## TASK TO COMPLETE:
Among the entries below, please repeat exactly and only the lines from the line containing "Continue the build123d" to the line containing "short way to", both lines included.

## INFORMATION SHOWN:
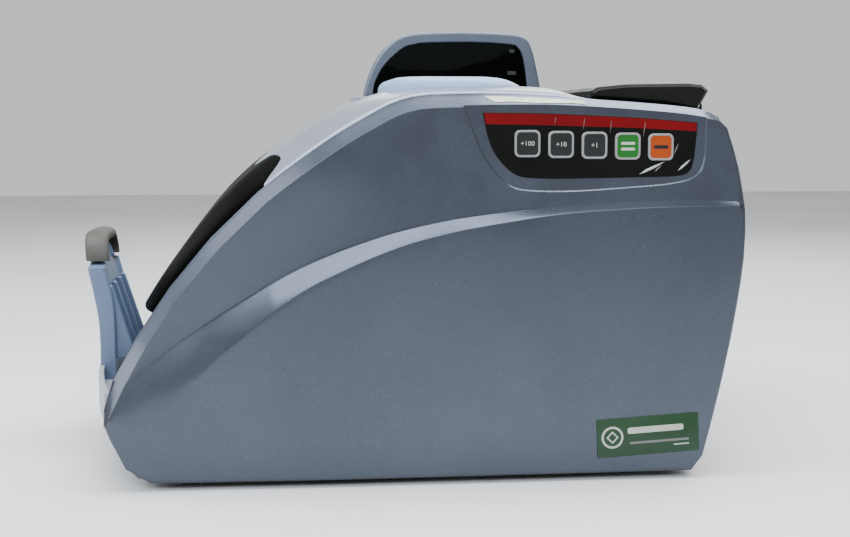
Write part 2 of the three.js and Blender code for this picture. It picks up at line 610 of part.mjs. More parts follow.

--

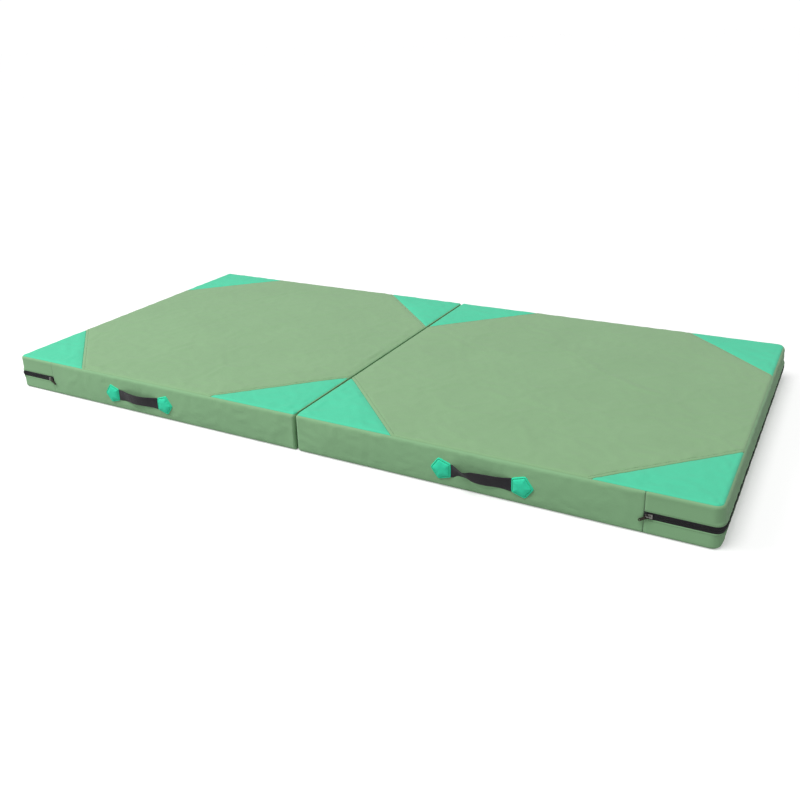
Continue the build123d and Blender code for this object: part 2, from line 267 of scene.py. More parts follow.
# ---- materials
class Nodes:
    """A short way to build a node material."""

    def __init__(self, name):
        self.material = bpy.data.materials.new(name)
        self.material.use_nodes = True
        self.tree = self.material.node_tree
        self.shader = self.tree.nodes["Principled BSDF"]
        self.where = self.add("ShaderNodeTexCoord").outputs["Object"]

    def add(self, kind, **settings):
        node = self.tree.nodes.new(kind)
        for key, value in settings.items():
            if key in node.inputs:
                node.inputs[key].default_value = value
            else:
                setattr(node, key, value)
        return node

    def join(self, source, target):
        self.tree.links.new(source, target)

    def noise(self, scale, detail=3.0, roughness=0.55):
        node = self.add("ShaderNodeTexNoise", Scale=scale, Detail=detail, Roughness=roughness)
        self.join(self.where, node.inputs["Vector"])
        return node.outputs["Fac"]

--

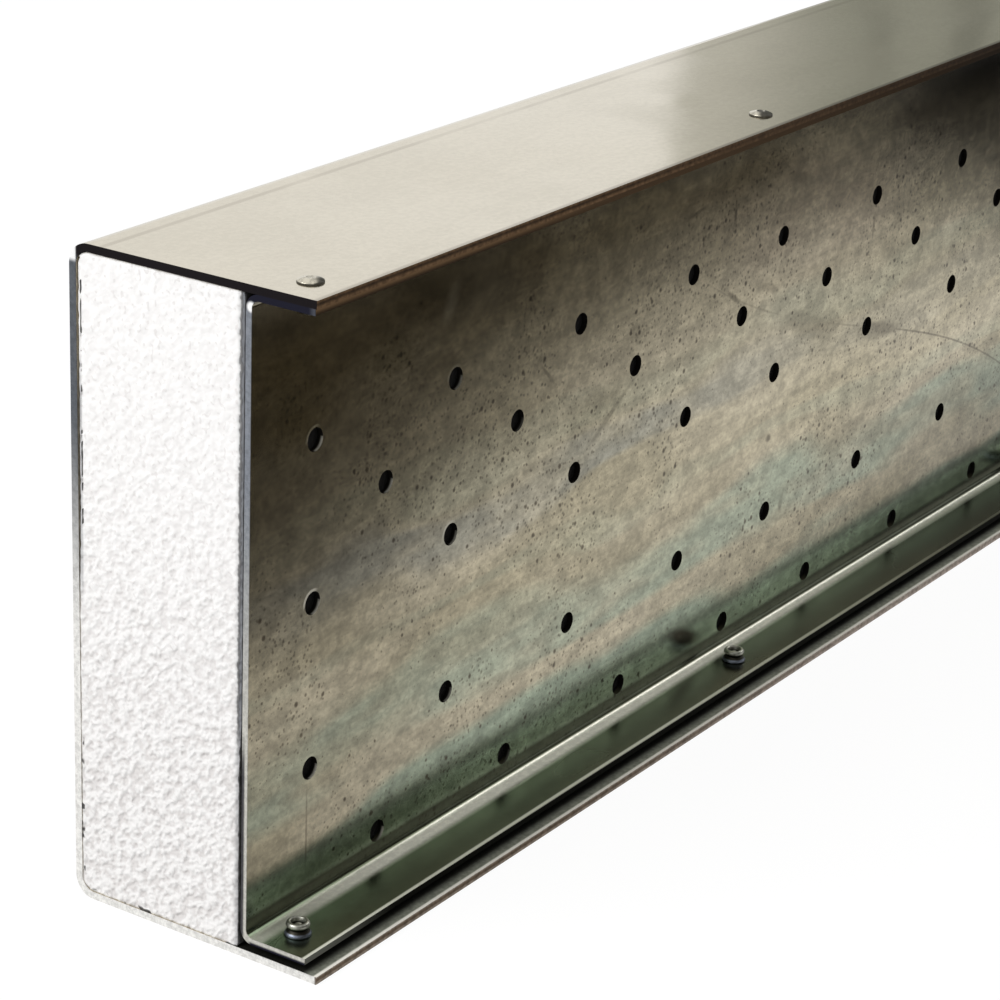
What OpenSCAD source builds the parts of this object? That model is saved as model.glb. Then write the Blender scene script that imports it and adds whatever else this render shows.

## OUTPUT:
Continue the build123d and Blender code for this object: part 2, from line 267 of scene.py. More parts follow.
# ---- materials
class Nodes:
    """A short way to build a node material."""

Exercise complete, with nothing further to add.